### PROBLEM DESCRIPTION
Select all lines with the string "Blender" in them, and copy those lines.
▽
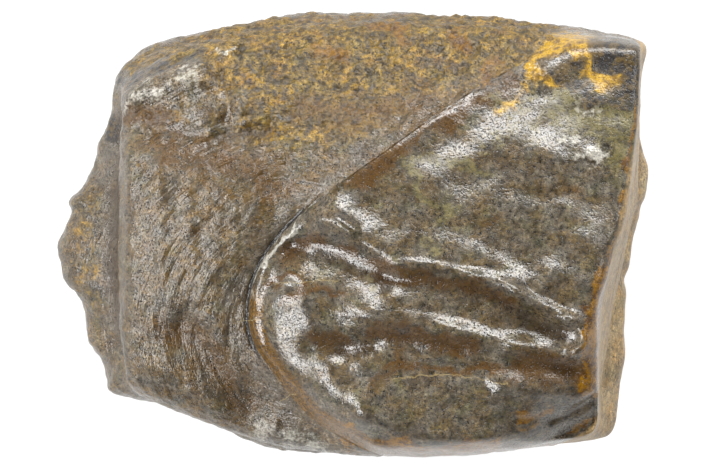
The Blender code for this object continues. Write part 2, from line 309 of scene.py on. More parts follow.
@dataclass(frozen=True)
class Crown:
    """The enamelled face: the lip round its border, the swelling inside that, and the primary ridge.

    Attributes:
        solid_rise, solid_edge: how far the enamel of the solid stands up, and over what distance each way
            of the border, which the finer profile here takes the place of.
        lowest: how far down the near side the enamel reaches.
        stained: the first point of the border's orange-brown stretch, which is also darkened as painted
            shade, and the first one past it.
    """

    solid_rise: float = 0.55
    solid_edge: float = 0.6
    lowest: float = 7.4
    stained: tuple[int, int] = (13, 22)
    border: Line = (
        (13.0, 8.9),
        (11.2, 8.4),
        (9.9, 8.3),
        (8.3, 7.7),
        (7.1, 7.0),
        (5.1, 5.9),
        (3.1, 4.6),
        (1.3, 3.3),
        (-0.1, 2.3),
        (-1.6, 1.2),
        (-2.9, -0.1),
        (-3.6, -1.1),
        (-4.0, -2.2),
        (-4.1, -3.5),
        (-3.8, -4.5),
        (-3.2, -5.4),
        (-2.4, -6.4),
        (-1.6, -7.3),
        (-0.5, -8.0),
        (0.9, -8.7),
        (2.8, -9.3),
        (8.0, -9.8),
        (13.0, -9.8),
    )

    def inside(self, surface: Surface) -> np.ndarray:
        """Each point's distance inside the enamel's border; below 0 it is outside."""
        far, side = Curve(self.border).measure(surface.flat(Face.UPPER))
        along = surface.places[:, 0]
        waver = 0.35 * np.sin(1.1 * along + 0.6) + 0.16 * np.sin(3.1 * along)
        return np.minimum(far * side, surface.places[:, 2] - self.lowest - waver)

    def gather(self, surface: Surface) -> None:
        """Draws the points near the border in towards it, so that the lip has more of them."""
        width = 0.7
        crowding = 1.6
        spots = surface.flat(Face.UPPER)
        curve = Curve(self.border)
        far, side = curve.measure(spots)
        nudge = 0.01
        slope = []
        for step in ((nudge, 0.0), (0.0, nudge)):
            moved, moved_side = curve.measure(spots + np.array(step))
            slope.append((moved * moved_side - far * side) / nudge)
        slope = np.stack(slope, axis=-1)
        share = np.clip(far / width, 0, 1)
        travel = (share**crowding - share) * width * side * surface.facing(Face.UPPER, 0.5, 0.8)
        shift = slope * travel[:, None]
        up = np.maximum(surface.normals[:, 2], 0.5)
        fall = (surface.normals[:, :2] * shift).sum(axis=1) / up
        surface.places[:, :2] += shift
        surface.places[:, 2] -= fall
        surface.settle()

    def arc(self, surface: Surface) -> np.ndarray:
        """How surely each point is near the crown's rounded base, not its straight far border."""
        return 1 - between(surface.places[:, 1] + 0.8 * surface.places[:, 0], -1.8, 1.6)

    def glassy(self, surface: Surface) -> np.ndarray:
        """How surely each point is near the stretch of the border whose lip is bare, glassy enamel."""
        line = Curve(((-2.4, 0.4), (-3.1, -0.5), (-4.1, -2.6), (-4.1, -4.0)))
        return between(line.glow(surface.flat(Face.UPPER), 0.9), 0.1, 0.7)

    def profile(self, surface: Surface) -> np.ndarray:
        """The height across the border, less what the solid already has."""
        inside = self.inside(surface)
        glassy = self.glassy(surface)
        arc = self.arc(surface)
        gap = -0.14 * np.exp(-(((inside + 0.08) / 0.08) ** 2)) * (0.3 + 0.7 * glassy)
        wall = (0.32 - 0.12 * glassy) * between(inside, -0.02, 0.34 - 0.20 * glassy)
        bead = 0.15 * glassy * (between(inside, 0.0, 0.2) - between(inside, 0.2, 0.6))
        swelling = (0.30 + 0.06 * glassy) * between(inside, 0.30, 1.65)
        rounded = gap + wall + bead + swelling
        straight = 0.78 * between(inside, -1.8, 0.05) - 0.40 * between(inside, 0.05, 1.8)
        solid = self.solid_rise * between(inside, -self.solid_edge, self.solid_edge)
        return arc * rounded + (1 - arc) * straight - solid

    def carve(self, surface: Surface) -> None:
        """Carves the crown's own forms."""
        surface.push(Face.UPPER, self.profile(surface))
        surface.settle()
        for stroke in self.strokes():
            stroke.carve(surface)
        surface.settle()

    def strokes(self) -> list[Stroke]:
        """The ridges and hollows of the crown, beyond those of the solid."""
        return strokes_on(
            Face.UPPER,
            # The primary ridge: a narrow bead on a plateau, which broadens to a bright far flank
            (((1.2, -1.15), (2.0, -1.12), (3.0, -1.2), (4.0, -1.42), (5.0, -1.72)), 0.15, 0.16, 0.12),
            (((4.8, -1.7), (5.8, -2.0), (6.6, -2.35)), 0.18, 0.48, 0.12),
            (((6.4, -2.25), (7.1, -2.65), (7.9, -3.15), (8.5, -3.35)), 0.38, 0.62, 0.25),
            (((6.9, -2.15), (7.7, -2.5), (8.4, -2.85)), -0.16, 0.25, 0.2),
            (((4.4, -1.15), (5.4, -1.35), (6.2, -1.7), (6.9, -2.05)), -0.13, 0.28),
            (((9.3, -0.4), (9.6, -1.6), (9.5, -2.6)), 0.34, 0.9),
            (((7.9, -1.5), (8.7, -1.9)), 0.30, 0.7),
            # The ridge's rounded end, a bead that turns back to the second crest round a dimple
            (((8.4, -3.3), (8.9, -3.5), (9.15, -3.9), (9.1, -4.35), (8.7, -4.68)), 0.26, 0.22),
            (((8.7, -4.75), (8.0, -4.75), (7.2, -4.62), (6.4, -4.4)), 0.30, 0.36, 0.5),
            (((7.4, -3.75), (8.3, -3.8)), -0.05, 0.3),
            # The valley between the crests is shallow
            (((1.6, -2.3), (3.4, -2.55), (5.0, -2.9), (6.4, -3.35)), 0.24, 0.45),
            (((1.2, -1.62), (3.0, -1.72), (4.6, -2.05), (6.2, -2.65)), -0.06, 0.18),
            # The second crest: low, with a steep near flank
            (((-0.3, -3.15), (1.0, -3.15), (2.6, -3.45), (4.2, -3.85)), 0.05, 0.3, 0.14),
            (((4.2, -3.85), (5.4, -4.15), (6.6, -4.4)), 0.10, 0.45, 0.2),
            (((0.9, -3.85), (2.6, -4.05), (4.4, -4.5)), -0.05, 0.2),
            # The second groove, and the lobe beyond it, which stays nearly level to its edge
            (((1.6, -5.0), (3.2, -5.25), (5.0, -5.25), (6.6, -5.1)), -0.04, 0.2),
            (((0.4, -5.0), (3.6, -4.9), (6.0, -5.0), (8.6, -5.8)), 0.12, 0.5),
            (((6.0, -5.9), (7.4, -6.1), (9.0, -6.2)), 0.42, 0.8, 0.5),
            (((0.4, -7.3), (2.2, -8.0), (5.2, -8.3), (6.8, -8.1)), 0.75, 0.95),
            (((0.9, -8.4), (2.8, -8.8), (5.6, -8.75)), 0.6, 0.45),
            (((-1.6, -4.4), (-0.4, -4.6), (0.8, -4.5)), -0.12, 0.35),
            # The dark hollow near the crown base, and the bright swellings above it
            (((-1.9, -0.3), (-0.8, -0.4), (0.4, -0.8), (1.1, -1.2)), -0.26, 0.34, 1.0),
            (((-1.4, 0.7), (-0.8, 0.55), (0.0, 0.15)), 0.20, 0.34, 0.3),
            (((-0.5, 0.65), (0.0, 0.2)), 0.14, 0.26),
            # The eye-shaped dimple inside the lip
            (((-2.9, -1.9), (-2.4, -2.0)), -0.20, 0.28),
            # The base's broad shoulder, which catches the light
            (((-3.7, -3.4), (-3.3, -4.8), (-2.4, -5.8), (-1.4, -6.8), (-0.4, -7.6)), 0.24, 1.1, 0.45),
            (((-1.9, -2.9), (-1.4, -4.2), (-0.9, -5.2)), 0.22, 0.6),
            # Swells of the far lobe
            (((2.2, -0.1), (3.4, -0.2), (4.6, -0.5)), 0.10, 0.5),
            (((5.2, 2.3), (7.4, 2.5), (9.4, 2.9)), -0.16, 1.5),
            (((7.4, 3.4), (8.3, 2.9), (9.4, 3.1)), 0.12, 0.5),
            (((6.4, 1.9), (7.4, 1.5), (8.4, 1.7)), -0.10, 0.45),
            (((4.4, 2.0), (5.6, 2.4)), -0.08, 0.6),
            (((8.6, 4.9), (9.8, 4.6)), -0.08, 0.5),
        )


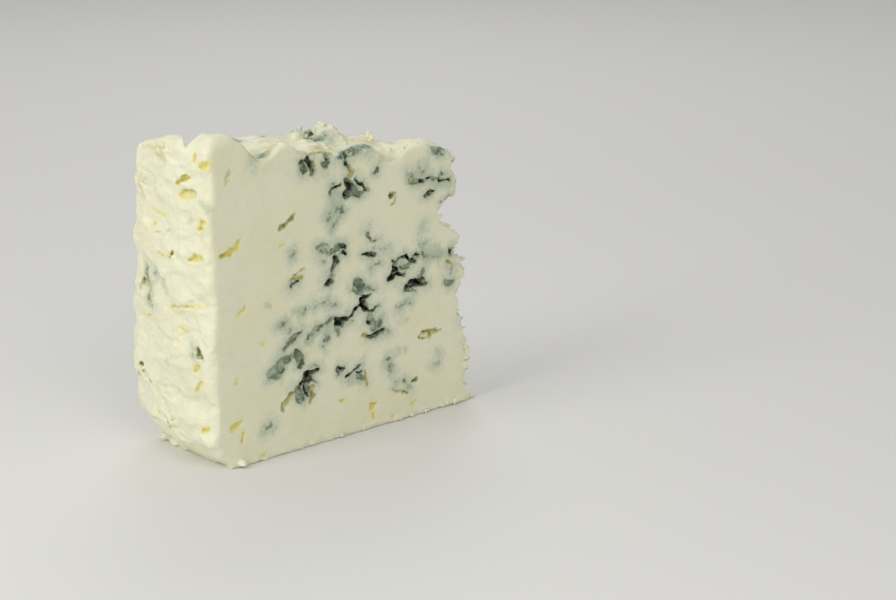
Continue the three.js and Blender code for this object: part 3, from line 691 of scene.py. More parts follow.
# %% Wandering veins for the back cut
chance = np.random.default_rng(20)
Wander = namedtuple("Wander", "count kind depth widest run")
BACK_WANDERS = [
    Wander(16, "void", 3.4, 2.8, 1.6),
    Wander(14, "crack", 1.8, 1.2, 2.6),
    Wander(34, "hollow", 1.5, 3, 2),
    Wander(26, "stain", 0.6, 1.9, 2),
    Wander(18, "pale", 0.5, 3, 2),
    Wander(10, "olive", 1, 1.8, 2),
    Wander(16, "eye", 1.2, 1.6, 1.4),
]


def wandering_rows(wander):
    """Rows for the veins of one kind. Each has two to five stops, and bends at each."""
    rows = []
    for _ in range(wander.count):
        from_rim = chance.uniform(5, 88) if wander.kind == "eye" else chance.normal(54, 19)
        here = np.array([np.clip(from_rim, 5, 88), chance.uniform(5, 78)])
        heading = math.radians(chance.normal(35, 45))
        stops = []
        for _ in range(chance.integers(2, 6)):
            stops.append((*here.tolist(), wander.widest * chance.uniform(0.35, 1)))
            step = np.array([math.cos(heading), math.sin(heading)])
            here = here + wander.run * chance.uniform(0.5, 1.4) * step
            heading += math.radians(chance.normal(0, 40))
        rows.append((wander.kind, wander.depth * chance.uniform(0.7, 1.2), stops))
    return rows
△
### RESPONSE BELOW
The Blender code for this object continues. Write part 2, from line 309 of scene.py on. More parts follow.
Continue the three.js and Blender code for this object: part 3, from line 691 of scene.py. More parts follow.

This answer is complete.